CBP Finds Substantial Transformation Occurs in U.S., Issues Warning

CBP finds that the customization and installation of firmware and application software make what would otherwise be a non-functioning rack storage unit, into Scale’s proprietary clustered technology. As a result of the U.S. processing, CBP finds that the imported component parts are substantially transformed and therefore, the country of origin of the ICS Units is the U.S.

CBP warns, however, that whether the ICS Units may be marked "Made in the U.S.A." or with similar words, is an issue under the authority of the Federal Trade Commission (FTC) and CBP suggests interested persons contact the FTC on the propriety of markings indicating that articles are made in the U.S.

Any Party-at-Interest May Request Judicial Review by June 17, 2010

CBP states that any party-at-interest, as defined in 19 CFR 177.22(d), may seek judicial review of this final determination by June 17, 2010. In addition, under 19 CFR 177.31, any party-at-interest other than the party which requested this final determination may request that CBP reexamine the matter anew and issue a new final determination.

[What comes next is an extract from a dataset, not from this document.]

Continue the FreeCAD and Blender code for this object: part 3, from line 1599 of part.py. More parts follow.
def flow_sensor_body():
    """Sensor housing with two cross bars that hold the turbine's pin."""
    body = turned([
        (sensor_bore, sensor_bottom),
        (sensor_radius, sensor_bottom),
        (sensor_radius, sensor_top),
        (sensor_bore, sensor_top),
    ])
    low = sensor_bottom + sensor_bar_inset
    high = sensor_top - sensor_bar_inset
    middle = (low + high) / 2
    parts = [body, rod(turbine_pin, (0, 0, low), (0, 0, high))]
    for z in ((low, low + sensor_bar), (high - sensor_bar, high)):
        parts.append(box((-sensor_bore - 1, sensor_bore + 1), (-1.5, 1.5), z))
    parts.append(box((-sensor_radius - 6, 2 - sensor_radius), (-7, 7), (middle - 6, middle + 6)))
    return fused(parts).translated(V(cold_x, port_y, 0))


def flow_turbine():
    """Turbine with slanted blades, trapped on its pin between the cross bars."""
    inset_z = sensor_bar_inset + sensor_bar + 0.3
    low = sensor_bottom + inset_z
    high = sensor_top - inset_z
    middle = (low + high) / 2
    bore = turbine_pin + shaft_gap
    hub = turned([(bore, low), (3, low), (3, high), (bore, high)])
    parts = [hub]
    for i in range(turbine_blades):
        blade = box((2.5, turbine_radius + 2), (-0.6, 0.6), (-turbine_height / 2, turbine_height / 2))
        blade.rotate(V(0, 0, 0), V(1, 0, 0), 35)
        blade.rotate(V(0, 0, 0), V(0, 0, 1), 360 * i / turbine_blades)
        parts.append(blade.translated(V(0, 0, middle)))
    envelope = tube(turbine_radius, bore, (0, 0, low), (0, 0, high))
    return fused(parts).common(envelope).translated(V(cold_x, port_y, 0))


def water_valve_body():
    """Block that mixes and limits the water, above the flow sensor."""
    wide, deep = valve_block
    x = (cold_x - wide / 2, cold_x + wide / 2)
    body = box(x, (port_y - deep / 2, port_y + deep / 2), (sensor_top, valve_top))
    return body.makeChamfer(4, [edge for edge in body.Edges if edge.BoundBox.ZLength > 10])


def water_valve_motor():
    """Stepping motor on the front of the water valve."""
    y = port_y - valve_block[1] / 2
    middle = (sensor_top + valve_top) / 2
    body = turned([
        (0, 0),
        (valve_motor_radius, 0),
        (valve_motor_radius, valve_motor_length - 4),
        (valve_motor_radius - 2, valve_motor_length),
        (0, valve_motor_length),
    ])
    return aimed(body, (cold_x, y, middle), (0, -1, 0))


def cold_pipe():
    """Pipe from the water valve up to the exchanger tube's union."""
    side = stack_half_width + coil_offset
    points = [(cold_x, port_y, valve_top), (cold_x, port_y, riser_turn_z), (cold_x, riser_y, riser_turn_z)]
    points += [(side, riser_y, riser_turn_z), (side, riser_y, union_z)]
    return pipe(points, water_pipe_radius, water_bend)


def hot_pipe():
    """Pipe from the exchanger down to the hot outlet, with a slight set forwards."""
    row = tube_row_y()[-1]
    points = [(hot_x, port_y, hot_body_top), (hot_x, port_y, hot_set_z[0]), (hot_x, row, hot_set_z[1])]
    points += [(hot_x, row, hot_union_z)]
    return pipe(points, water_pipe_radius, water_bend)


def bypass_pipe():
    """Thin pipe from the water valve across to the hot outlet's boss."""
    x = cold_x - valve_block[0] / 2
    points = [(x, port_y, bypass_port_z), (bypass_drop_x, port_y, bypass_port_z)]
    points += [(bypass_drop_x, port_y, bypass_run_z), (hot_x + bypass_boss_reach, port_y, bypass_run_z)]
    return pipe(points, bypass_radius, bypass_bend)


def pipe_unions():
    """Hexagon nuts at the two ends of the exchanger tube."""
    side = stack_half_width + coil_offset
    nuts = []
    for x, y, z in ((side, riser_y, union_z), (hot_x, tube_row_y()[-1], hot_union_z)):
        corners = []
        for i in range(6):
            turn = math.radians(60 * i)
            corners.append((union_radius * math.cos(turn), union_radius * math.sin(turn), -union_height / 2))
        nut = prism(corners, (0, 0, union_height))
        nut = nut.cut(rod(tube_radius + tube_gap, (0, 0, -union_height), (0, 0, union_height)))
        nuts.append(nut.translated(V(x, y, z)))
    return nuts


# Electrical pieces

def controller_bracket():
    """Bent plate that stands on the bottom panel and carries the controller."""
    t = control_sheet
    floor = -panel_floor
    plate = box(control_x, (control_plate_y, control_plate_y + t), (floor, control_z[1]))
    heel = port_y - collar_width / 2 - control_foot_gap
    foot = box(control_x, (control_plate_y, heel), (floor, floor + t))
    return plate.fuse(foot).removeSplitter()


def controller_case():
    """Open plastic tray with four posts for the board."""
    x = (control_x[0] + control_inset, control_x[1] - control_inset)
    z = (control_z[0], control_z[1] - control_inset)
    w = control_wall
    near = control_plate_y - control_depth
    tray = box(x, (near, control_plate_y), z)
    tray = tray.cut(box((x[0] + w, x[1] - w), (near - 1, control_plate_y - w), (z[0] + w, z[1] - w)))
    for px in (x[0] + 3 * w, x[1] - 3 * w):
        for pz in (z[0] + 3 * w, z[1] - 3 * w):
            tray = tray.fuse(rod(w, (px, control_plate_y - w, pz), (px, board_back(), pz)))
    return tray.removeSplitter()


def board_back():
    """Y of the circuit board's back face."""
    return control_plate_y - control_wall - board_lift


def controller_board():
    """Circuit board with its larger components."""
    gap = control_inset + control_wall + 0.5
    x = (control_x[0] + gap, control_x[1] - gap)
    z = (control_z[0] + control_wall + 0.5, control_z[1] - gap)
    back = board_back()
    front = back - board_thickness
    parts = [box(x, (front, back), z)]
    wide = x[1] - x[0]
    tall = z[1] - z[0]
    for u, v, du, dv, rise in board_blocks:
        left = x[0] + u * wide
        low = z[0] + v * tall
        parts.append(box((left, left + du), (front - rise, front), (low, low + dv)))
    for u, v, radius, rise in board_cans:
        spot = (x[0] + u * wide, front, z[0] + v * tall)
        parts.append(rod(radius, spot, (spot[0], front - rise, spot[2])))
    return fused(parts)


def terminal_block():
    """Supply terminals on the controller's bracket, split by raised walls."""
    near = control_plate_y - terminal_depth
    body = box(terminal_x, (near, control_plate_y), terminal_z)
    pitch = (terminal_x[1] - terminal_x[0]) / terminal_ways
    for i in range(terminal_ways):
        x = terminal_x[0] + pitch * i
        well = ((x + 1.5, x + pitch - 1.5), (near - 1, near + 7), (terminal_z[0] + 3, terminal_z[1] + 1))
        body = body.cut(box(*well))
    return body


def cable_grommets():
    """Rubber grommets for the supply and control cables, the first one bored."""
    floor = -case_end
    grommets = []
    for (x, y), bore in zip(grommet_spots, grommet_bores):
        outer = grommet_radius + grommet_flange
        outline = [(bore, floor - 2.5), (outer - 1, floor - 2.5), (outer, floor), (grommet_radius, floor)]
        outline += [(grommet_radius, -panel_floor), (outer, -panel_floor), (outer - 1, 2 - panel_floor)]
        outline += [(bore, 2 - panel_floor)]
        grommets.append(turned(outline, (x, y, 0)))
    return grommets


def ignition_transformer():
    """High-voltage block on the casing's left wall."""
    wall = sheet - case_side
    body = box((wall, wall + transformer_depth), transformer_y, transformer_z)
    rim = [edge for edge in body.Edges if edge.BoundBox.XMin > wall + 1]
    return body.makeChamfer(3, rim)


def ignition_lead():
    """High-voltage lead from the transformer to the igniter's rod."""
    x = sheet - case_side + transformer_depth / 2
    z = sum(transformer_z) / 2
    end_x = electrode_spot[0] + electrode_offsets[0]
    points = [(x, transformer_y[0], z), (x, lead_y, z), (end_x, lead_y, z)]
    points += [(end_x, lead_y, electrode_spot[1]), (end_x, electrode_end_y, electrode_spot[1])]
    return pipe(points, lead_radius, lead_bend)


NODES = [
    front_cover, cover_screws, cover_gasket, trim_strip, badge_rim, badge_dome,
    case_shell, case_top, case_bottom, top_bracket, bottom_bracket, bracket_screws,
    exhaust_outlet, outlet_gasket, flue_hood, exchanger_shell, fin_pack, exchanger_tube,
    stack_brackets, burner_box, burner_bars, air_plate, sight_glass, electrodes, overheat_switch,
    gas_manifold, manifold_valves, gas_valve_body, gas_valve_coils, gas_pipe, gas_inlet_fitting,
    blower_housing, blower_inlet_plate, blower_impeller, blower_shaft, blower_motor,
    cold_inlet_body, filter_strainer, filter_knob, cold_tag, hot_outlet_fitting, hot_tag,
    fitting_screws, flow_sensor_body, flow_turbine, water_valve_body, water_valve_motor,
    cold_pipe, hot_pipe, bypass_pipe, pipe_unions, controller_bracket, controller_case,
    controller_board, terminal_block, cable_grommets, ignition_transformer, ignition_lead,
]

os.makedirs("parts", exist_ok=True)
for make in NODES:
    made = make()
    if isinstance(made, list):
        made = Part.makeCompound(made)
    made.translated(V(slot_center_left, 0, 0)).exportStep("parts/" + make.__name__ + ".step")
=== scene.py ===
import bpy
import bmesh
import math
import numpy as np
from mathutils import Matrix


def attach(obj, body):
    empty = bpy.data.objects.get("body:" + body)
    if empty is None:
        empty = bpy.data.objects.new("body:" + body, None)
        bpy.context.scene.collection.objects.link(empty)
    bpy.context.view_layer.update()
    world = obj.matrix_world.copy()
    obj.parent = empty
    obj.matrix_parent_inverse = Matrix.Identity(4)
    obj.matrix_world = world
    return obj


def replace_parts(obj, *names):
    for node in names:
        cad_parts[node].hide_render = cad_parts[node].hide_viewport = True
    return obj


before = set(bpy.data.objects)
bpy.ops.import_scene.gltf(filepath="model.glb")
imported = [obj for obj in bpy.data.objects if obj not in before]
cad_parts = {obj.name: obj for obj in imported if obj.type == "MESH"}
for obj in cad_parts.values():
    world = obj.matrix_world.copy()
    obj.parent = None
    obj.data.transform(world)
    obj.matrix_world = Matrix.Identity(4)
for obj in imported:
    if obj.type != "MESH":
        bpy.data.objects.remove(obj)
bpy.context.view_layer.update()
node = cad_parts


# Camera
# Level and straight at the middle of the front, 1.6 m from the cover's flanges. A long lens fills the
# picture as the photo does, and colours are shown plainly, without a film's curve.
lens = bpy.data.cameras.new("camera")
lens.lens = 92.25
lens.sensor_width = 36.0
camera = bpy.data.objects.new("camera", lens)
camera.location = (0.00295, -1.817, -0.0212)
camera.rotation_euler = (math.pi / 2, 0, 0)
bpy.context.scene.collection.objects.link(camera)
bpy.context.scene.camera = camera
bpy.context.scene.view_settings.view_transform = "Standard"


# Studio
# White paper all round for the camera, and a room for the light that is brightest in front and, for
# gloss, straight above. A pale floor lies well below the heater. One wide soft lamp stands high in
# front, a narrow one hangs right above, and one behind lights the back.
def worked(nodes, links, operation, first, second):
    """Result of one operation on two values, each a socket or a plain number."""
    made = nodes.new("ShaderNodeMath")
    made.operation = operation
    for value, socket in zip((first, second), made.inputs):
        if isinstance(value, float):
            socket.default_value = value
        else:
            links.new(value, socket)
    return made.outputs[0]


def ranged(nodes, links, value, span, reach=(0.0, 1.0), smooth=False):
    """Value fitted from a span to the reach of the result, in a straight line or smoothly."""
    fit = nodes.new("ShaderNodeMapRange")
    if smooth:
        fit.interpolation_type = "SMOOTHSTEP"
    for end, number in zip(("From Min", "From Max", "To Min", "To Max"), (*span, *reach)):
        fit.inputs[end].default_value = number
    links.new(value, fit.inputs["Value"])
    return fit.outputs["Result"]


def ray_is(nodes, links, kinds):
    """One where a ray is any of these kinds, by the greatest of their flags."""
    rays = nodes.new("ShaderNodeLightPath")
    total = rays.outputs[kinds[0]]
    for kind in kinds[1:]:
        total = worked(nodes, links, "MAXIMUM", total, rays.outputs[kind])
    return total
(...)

1The Units at issue are mass data storage devices similar in function to Storage Area Network (SAN) or Network Attached Storage (NAS) devices (i.e., special purpose networks that interconnect different kinds of data storage devices -- such as tape libraries and disk arrays -- with associated data servers on behalf of a larger network of users). The models at issue differ only in their storage capacity: the SN1000 holds 1 Terabyte worth of data, the SN2000 holds 2 Terabytes, and the SN4000 holds 4 Terabytes.